As one can notice, this fits into the religious mindset. It’s also a prime motivation for genocide.

Projectivity:
Perception of the world as dangerous; tendency to project unconscious impulses

Projectivity takes us to the Leviathan of Hobbes’ ‘solitary, poor, nasty, brutish, and short‘ natural existence. It’s also takes the most blatant psychoanalytical aspect: projection. Enough said.

Sex:
Overly concerned with modern sexual practices

Sex and sexuality ties back nicely to conformity and conventionalism as well as stereotypy. It manifests as repression, to borrow from psychoanalytical nomenclature. By and large, the reason these people want privacy in the bedroom is because of modesty. Make no mistake, these people practise plenty of deviances and excuse themselves in typical attribution bias fashion. When caught in the act, they make excuses for their deviance rather than to defend their personal rights. Some of these deviances are not actually deviance from practice. Rather, the deviation is versus belief.

Whilst I agree with the sentiment of sexuality, this feels like it’s already been captured as a special case of conventionalism and is a quaint throwback to the Freudian obsession.

Closure

Speaking for myself, I’m not certain that a post-modern can be a fascist. First, what post-modern is a conventionalist or traditionalist. The only recognised authority is the underside of a power relationship. Without a recognised authority, there is nothing to react against. A key element of postmodernism is subjectivity over objectivity, which helps to explain why authoritarians like Jordan Peterson so vehemently oppose even the notion of postmodernism. Postmoderns eschew categories or make them so expansive as to not provide much gravity for stereotypes. I can’t speak for other postmoderns, but I am a pacifist and conscientious objector. I’ve got no tolerance for power plays, alpha males, and machismo. I am a bit of a cynic, but it’s not from some sense of evil caricatures. I don’t even believe in the notion of good or evil. I don’t believe in nature, let alone human nature. These are just facile categories to contain stereotypes. Where have I seen that before? Do I project my unconscious as my perception of the world? The shadow knows. And then there’s sex. My sex life and my insouciance of others’ sex lives are not necessarily in sync. I’m no pansexual, but neither do I care if someone is. Not my monkeys. Not my circus. I am not overly fixated on sex — especially what everyone else is or isn’t doing.

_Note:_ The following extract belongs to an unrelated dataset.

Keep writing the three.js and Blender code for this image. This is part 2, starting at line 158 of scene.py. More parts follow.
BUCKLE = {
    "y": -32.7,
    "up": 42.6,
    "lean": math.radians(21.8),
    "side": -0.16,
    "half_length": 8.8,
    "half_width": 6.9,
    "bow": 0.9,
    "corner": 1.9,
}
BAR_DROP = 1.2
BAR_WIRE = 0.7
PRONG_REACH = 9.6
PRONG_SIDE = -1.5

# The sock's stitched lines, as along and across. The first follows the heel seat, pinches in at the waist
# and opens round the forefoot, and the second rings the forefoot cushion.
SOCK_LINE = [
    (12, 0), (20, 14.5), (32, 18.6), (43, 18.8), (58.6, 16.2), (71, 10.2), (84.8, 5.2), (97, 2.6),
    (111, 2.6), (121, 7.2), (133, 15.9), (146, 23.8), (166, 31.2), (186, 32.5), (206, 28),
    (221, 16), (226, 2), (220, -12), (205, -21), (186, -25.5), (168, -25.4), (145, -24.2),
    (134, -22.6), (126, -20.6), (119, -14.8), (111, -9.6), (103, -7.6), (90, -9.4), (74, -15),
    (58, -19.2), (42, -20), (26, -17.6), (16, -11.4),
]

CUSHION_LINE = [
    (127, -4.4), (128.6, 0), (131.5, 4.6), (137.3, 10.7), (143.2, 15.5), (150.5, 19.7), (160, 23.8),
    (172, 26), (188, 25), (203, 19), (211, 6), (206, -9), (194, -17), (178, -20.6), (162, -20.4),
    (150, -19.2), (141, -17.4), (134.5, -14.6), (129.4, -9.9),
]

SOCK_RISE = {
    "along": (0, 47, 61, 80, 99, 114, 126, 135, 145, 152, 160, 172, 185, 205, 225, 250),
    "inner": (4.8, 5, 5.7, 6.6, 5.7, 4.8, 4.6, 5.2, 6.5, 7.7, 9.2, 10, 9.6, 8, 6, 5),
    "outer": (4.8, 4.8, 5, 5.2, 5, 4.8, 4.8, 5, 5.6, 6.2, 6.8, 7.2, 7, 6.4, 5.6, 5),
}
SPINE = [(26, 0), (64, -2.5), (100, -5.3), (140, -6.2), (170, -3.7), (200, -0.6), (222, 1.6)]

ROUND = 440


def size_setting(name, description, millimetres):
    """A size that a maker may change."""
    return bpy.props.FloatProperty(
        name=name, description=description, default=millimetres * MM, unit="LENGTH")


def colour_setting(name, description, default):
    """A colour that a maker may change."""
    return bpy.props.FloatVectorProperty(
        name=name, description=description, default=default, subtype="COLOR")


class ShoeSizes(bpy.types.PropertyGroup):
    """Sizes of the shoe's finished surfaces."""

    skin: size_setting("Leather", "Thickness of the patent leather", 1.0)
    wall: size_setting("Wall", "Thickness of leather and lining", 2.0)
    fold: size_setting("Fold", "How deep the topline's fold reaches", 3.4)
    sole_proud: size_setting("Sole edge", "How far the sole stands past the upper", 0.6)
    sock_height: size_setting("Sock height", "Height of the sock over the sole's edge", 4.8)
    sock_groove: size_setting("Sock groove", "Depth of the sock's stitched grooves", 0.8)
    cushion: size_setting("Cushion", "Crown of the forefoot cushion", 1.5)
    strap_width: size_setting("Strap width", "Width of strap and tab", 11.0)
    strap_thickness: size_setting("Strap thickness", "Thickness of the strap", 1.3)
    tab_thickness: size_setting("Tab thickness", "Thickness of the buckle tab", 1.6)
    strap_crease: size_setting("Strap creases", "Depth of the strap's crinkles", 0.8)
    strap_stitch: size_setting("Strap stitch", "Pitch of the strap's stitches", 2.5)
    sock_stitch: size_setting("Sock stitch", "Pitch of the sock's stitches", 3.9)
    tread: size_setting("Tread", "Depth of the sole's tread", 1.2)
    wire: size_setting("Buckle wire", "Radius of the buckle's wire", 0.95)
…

I’ve avoided reading much Adorno over the years, primarily because I was put off by his work on media and culture. And in general, I am put off by people holding onto teleological propositions. I’m amazed that I hadn’t tripped over his work on authoritarianism. 

I’ve always questioned authority, and authoritarians and even mainstream people have painted me as being oppositional to authority because of my upbringing, taking a psychoanalytic approach. Being suspicious of psychoanalysis and its tendency towards conformitivism, I received similar criticism. In the 1980s, Robert Altemeyer renamed the authoritarian personality Right-Wing Authoritarianism, as this was in step with the times and in recognition that there other authoritarian constructs outside of the Right and Fascism.

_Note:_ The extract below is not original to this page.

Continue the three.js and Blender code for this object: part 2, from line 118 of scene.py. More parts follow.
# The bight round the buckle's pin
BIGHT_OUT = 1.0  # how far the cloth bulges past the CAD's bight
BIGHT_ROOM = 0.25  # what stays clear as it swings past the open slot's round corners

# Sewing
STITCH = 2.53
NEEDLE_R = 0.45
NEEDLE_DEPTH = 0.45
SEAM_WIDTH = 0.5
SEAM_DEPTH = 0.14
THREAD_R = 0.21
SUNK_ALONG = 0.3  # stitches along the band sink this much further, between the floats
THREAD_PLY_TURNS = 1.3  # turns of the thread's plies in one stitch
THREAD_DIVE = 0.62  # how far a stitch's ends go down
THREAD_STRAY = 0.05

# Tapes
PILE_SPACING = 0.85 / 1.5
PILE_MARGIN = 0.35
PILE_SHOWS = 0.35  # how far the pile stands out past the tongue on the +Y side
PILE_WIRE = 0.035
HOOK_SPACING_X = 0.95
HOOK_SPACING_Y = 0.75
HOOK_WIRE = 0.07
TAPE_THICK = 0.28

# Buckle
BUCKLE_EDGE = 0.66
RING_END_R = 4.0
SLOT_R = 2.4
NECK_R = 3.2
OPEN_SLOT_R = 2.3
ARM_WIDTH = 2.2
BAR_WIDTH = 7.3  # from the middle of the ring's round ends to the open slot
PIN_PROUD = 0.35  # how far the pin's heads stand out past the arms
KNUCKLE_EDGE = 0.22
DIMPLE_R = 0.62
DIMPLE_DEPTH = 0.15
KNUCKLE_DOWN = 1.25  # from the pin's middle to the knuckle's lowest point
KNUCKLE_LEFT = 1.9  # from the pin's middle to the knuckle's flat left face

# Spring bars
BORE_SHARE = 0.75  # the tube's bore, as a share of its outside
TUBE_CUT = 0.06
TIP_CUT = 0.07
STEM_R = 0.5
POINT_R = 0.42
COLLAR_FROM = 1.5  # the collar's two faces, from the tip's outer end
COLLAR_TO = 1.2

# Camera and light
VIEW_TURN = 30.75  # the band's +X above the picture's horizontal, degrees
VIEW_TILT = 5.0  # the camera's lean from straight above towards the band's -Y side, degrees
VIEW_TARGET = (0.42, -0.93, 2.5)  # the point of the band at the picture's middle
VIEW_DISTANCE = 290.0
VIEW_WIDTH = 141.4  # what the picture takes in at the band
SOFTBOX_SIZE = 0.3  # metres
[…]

I’m not sure I ever needed permission to question authority and confirmation, but somehow Adorno does just that. The blind faith Adorno attributes to Fascism, has always rubbed me like a priest. For all intents and purposes, I ignored the Semitic and psychoanalytic aetiology, focusing instead on the attributes. 

All of this said, it is easy to create a stereotypical heuristic strawman, if you will, and live in fear for the many people who seem to fit this bill. Meantime, I’ll occupy my time elsewhere.